Sabedoria das Ribeiras Amazônicas
Já viajei mais vezes pelas águas virtuais do “face book”. Atualmente, nas poucas viagens que realizo, costumo curtir e comentar postagens de número reduzidíssimo de amigos construídos nas viagens, pelas águas reais de rios e mares da vida.
Um desses, amizade desde os tempos dos primeiros anos do hoje chamado Ensino Médio, ou seja, bem próximo a marca de 70 anos de amizade. É muito conhecido em Belém do Pará por ser uma das maiores expressões do esporte amador paraense, além de ter feito parte da equipe técnica da SUDAM que participou da era desenvolvimentista e sustentável, promovida pela Superintendência de Desenvolvimento da Amazônia – SUDAM.
Pois bem, na prática de um dos muitos esportes que pratica, sai para pedalar e tem como base uma área que sofreu grande urbanização e se transformou num dos muitos pontos belos da cidade, às margens das águas barrentas que banham a cidade, conhecida como Portal da Amazônia. Aproveita esse intervalo para hidratação com água de coco e tira fotos e, algumas delas, postadas nessas águas incolores, não sonoras e sem sabores da virtualidade.
Suas postagens, invariavelmente, enchem de recordações, principalmente, os que de a Cidade Morena tiveram que partir. Entretanto, essa postagem, foto de pequena embarcação, conhecida como “navio gaiola”, matéria prima dessa narrativa, arrebatou-me. Fui tomado por turbilhão de lembranças, que tentei registrá-las num comentário, transcrito, com adaptações, a seguir.
A foto lembra o tal “navio gaiola” que o Nilson Chaves (compositor, músico, cantor ... paraense) cantou e ainda ressoa.
Numa embarcação bem parecida como essa, segundo narrativas luminosas materna, devo ter feito minha primeira viagem de ida Óbidos – Belém, para ir nascer na casa dos avôs maternos, e três meses depois voltar, para Óbidos. Aquela cidade em que o rio Amazonas, recebe o abraço mais apertado em todo o seu percurso - Estreito de Óbidos.
Entre dois anos e dois e meio voltei, repetindo o percurso Óbidos Belém, para residir num de os mais encantadores distritos de Belém, a Ilha de Mosqueiro.
Mais uma vez, voltei a Óbidos.

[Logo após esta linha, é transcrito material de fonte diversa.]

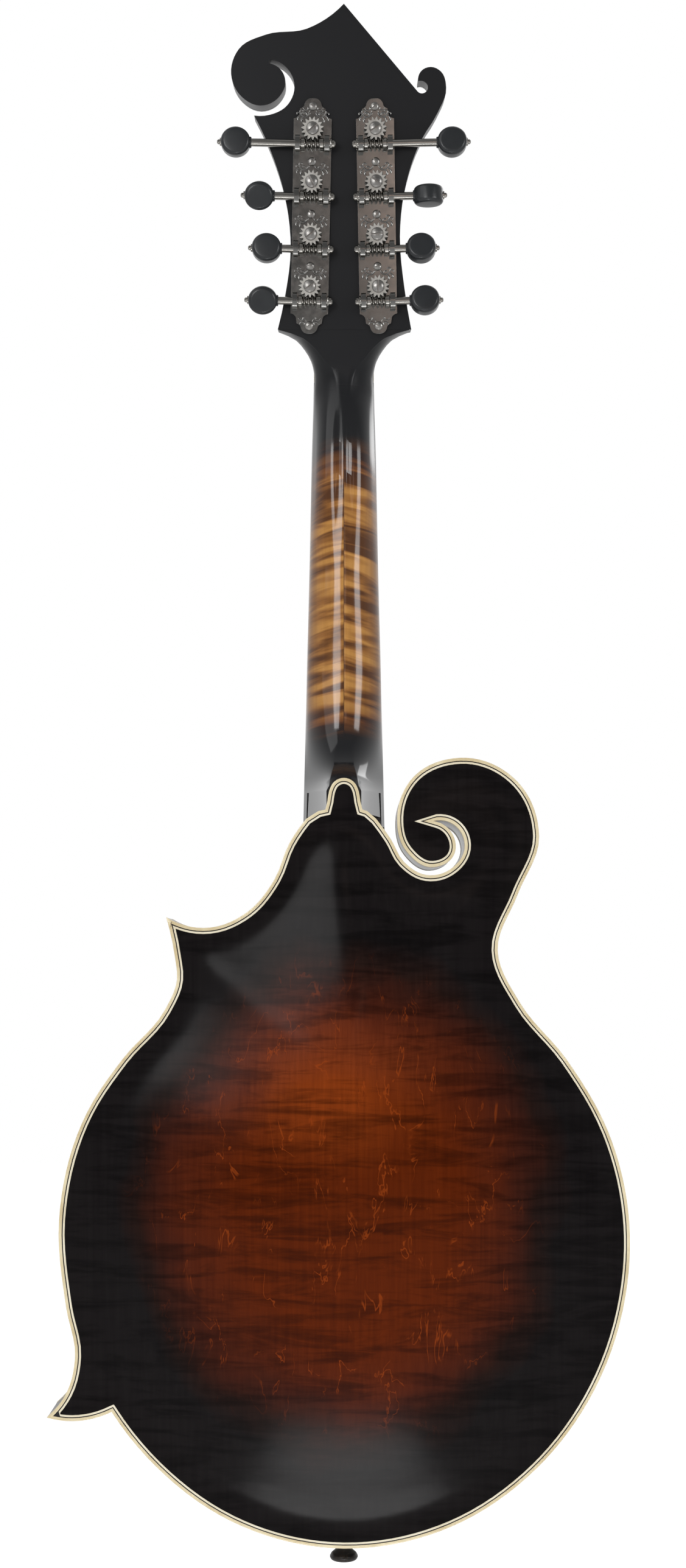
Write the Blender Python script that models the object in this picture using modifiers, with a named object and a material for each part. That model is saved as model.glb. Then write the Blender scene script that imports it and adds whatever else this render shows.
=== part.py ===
"""An f-style mandolin hung by its head, modelled piece by piece in Blender 4.5.

World frame, in metres: +Z up the neck, strings towards +Y, carved back towards -Y, scroll on +X.
The origin is on the centre line at the nut, in the glue plane between neck and fingerboard.

Three working frames carry the pieces. Each has x across, y up and z towards the back:
the body frame counts y up from the tail and z from the top's rim plane,
the neck frame counts y up from the nut and z from the fingerboard's glue plane,
the head frame counts y up from the nut's head side and z from the face of the head's wood.
"""

import math

import bmesh
import bpy
import numpy as np
from mathutils import Matrix, Vector
from mathutils.geometry import interpolate_bezier

# Clearance wherever one piece rests on another or passes through it
GAP = 0.0003
# Greatest distance between a curve and the facet that stands for it
FACET_ERROR = 0.00054

# Neck set
SCALE_LENGTH = 0.352
JOIN_FRET = 15
NECK_ANGLE = 3.0
HEAD_ANGLE = 7.0
OVERSTAND = 0.0167

# Body, with the length at which its heights are drawn: a longer body stretches them all
BODY_LENGTH = 0.3307
DRAWN_LENGTH = 0.3307
BODY_DEPTH = 0.041
RIM_WALL = 0.0023
BINDING_WIDTH = 0.0027
PLATE_EDGE = 0.005
PLATE_MIDDLE = 0.0036
TOP_ARCH = 0.0155
BACK_ARCH = 0.0145
RECURVE_DEPTH = 0.0008
ARCH_RUN = 0.028
DOME_HALF_WIDTH = 0.132
DOME_CENTRE = 0.162
DOME_BELOW = 0.170
DOME_ABOVE = 0.205
PLATE_GRID = 0.0268
# How far a plate's facets may lie inside the curve that they stand for
PLATE_SAG = 0.0006
LINING_WIDTH = 0.0055
LINING_HEIGHT = 0.012
TAIL_BLOCK_HALF_WIDTH = 0.024
TAIL_BLOCK_LENGTH = 0.017
HEAD_BLOCK_HALF_WIDTH = 0.030
HEAD_BLOCK_FOOT = 0.272
# Where the blocks begin: the head block's leftmost x, and each point block's innermost x and foot
SCROLL_BLOCK_EDGE = -0.045
UPPER_POINT_BLOCK = (-0.058, 0.252)
LOWER_POINT_BLOCK = (-0.092, 0.088)
TONE_BAR_WIDTH = 0.006
TONE_BAR_HEIGHT = 0.010
TONE_BAR_END_SHARE = 0.35
TONE_BAR_FOOT = (0.031, 0.066)
TONE_BAR_HEAD = (0.018, 0.236)

# The body's edge from the neck joint's left corner, down the left side, round the tail and up
BODY_KNOTS = (
    (-0.0170, 0.3270, "corner"),
    (-0.0245, 0.3160),
    (-0.0311, 0.3000),
    (-0.0430, 0.2855),
    (-0.0600, 0.2783),
    (-0.0797, 0.2830, "corner"),
    (-0.0758, 0.2655),
    (-0.0748, 0.2550),
    (-0.0803, 0.2413),
    (-0.0991, 0.2195),
    (-0.1150, 0.1957),
    (-0.1277, 0.1470),
    (-0.1245, 0.1080),
    (-0.1205, 0.0860),
    (-0.1245, 0.0695),
    (-0.1332, 0.0587, "corner"),
    (-0.1185, 0.0572),
    (-0.1041, 0.0612, "corner"),
    (-0.0840, 0.0365),
    (-0.0505, 0.0122),
    (0.0000, 0.0000),
    (0.0480, 0.0097),
    (0.0860, 0.0355),
    (0.1125, 0.0715),
    (0.1262, 0.1130),
    (0.1280, 0.1450),
    (0.1185, 0.1867),
    (0.0996, 0.2195),
    (0.0790, 0.2445),
    (0.0689, 0.2681),
    (0.0778, 0.2929),
    (0.0875, 0.3190),
    (0.0780, 0.3435),
    (0.0521, 0.3544),
    (0.0300, 0.3445),
    (0.0239, 0.3281),
    (0.0280, 0.3126),
    (0.0400, 0.3054),
    (0.0494, 0.3110),
    (0.0488, 0.3200),
    (0.0400, 0.3260, "corner"),
    (0.0483, 0.3251),
    (0.0542, 0.3155),
    (0.0475, 0.3043),
    (0.0370, 0.3019),
    (0.0269, 0.3078),
    (0.0210, 0.3180),
    (0.0145, 0.3270, "corner"),
    (0.0105, 0.3305, "corner"),
    (-0.0115, 0.3305, "corner"),
)
# The back's edge goes on round the button that caps the heel
BUTTON_KNOTS = (
    (0.0083, 0.3312, "corner"),
    (0.0069, 0.3380),
    (0.0000, 0.3454),
    (-0.0069, 0.3380),
    (-0.0083, 0.3312, "corner"),
)

# F-holes: the stem's centre line with its half width, and the two eyes, for the bass side
F_STEM = (
    (0.0480, 0.2230, 0.0012),
    (0.0535, 0.2290, 0.0016),
    (0.0590, 0.2190, 0.0020),
    (0.0610, 0.2000, 0.0026),
    (0.0625, 0.1820, 0.0029),
    (0.0645, 0.1630, 0.0026),
    (0.0685, 0.1450, 0.0020),
    (0.0745, 0.1375, 0.0016),
    (0.0790, 0.1440, 0.0012),
)
UPPER_EYE = (0.0478, 0.2190)
UPPER_EYE_RADIUS = 0.0042
LOWER_EYE = (0.0785, 0.1480)
LOWER_EYE_RADIUS = 0.0052

# Neck and fingerboard
FINGERBOARD_NUT_WIDTH = 0.0280
FINGERBOARD_JOIN_WIDTH = 0.0382
FINGERBOARD_THICKNESS = 0.005
FRET_COUNT = 21
FRET_WIDTH = 0.0011
FRET_HEIGHT = 0.0010
NECK_DEPTH_AT_NUT = 0.0148
NECK_DEPTH_AT_HEEL = 0.0174
HEEL_CAP_HALF_WIDTH = 0.0068
HEEL_CAP_LENGTH = 0.0130
# Where the heel grows out of the shaft: distance towards the nut from the cap's edge,
# share of the heel's full depth, and share of the heel's narrow shape
HEEL_CURVE = (
    (-0.001, 1.000, 1.00),
    (0.002, 0.800, 0.95),
    (0.006, 0.580, 0.80),
    (0.013, 0.420, 0.50),
    (0.023, 0.325, 0.20),
)
HEEL_RUN = 0.040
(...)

Em 1949, fui passar férias de final de ano com meus pais e, aí, em gaiola um pouco maior, do que esse da postagem. Se a memória não me trair, chamava-se “Aquidabam”.
Na volta dessas inesquecíveis férias, uma das maiores lições sobre forma de relacionamento entre líder e liderados e muito semelhante às relações passionais.
O navio gaiola parou em Alenquer (município paraense, que fica no percurso Óbidos -Belém) para carregar gado. Atento, assisti, debruçado no parapeito, entre duas traves da estrutura do navio.
Uma imagem reveladora do que poderíamos chamar "liderança condutora de gado".
O gado marrom caramelado, "mito do rebanho", era conduzido pelo "boiadeiro" por meio de corda enlaçada ao pescoço do "gado mito”. O “boiadeiro” era seguido pelo “gado mito” que, por sua vez, era a acompanhado disciplinadamente, por uns dez a quinze fiéis gados seguidores. Esse espetáculo instintivo da espécie bovina continuava no descer de pequena ladeira, passava por um pontilhão que os conduzia à espécie de porão do “navio gaiola”. O grupo adentrava ao porão, era acomodado e o “boiadeiro” e o "gado mito" voltavam e subiam a pequena rampa.
Em torno de seis vezes a mesma operação, para carregar o “navio gaiola” de gados instintivamente (passionalmente) liderados pelo “gado mito”, conduzido pelo “boiadeiro”, com destino ao matadouro de Belém.
“Gado mito” e “boiadeiro” não embarcaram com destino ao matadouro...
Faz sentido, acrescentar a transcrição de trecho da letra da música “Navio Gaiola”, cuja autoria desconheço: “Levo no olhar muita lembrança/ Levo a dor levo esperança/ A saudade me devora/ Vendo o Sol correr nas brenhas/ E sair o navio gaiola.
E, faz sentido encerrar com a máxima, síntese dessa crônica de saudade e de aprendizado, revelada numa das viagens pelo barrento do Amazonas: “todo gado criado, educado para corte, tem o gado mito que o conduz, de forma instintiva (passional) sem resistências ao matadouro”.